Nigeria: The death penalty and women under the Nigerian penal systems

The death penalty as applied in Nigeria violates fundamental human rights and is sometimes used in a discriminatory way against women, Amnesty International said today in a new and its first report on women and the death penalty entitled: "Nigeria: The death penalty and women under the Nigerian penal systems."

(View the full report online at ) "The Nigerian government should abolish the death penalty and place an immediate moratorium on any pending executions," the organization said.

Amnesty International welcomes the government's initiative to set up the National Study Group on the Death Penalty, with a mandate to make recommendations to the Federal Government on the status of the death penalty by June 2004. "The National Study Group on the Death Penalty should avail itself of this opportunity and incorporate abolition in its final recommendations."

Amnesty International opposes the death penalty, for both men and women, in all cases. It is a violation of fundamental human rights - the right to life and the right not to be subjected to cruel, inhuman and degrading punishment.

"The finality and cruelty inherent in the death penalty, and the lack of evidence showing it to be a deterrent to violent crimes, make it an inappropriate and unacceptable response to crime," the organization added.

In the report Amnesty International highlights cases of women facing the death penalty and whose rights to a fair trial and due process have been denied both under the criminal law system and the new Sharia penal codes.

Women are charged with capital offences and are in some cases awaiting trial for prolonged periods of time, without access to legal representation. "Under the criminal law system women are in some cases kept in prison awaiting execution for up to 10 years," the organization said. This is contrary to international human rights law and standards as well as Nigerian law.

A woman sentenced to death for culpable homicide under the Penal Code, told Amnesty International delegates: "I had a baby but the baby died. The foetus was only eight months old. My husband had divorced me. When I was questioned at the police station I said the baby was still-born. In court, I pleaded for myself. The court asked 'Did you murder this child?', and I replied 'No'. A doctor looked at the dead baby. He said it was still-born. He told the police but was never called to court to witness. I have been in detention and prison for over 10 years."

The report also examines ways in which the application of the death penalty discriminates against women in certain cases and for certain crimes. Such discrimination derives from the categories of crimes that carry the death penalty and from the particular difficulties women face in accessing justice. This discriminatory effect is particularly apparent on women from socio-economically deprived backgrounds and who are illiterate, who have no husband and who become pregnant outside marriage.

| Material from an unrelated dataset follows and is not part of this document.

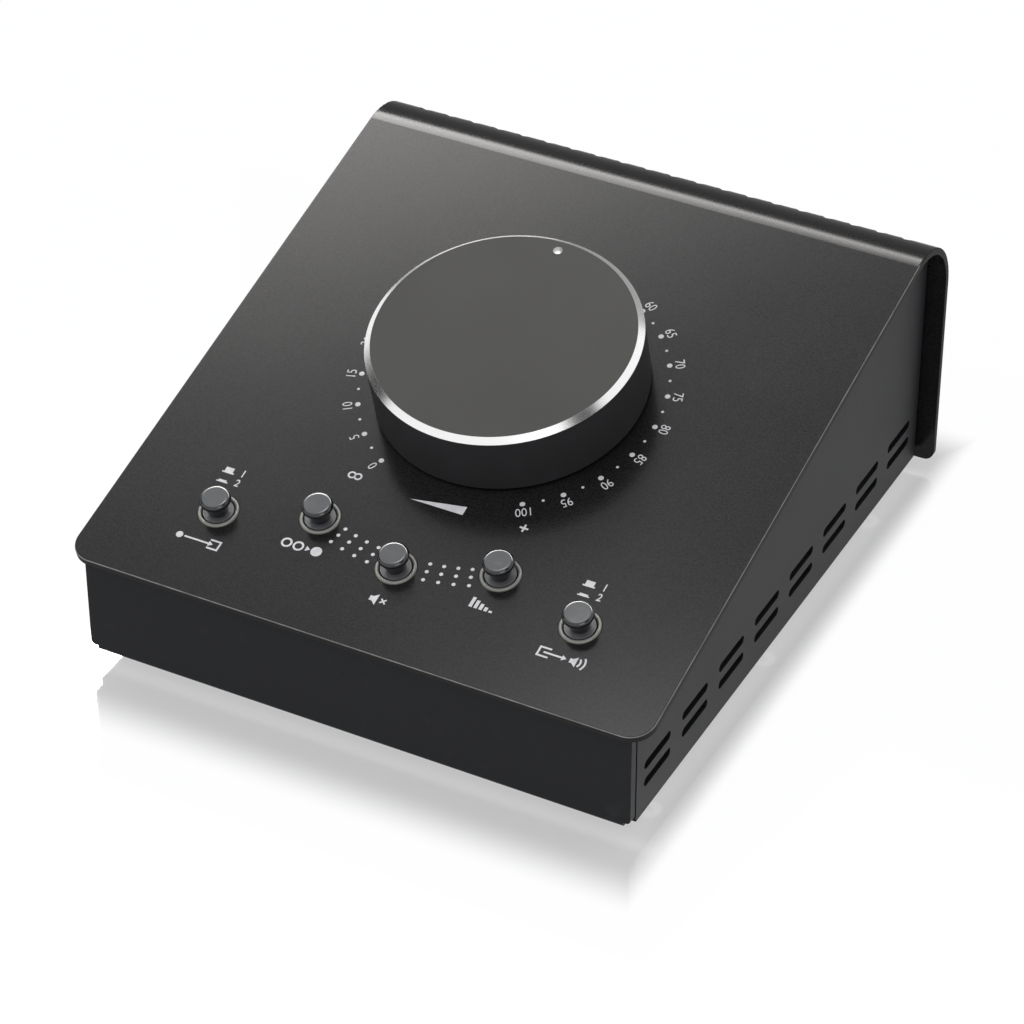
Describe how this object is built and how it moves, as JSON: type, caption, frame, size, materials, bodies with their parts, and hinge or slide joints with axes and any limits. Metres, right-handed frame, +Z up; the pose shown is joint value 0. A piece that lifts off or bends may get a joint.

Whereas Nigeria's Penal Code and Criminal Code provide for abortion-related offences that would carry a maximum sentence of imprisonment, Amnesty International has documented cases of women who have been charged with and convicted for capital offences for abortion-related offences.

Under the new Sharia penal codes introduced in 12 northern states in Nigeria since 1999, the death penalty is also applicable for the criminal offence of zina- understood as sexual relations outside marriage. Amnesty International is concerned that the offence of zina falls outside the category of 'most serious crimes' for which the death penalty can be applied according to the International Covenant on Civil and Political Rights to which Nigeria is a state party.

"The death penalty used in this way violates not only the right to life, but also the right to be free from discrimination, freedom of expression and association and the right to privacy," the organization added.

Amnesty International opposes the criminalization of consensual sexual relations between people over the age of consent. "Nobody over the age of consent should be charged or convicted for having consensual sex."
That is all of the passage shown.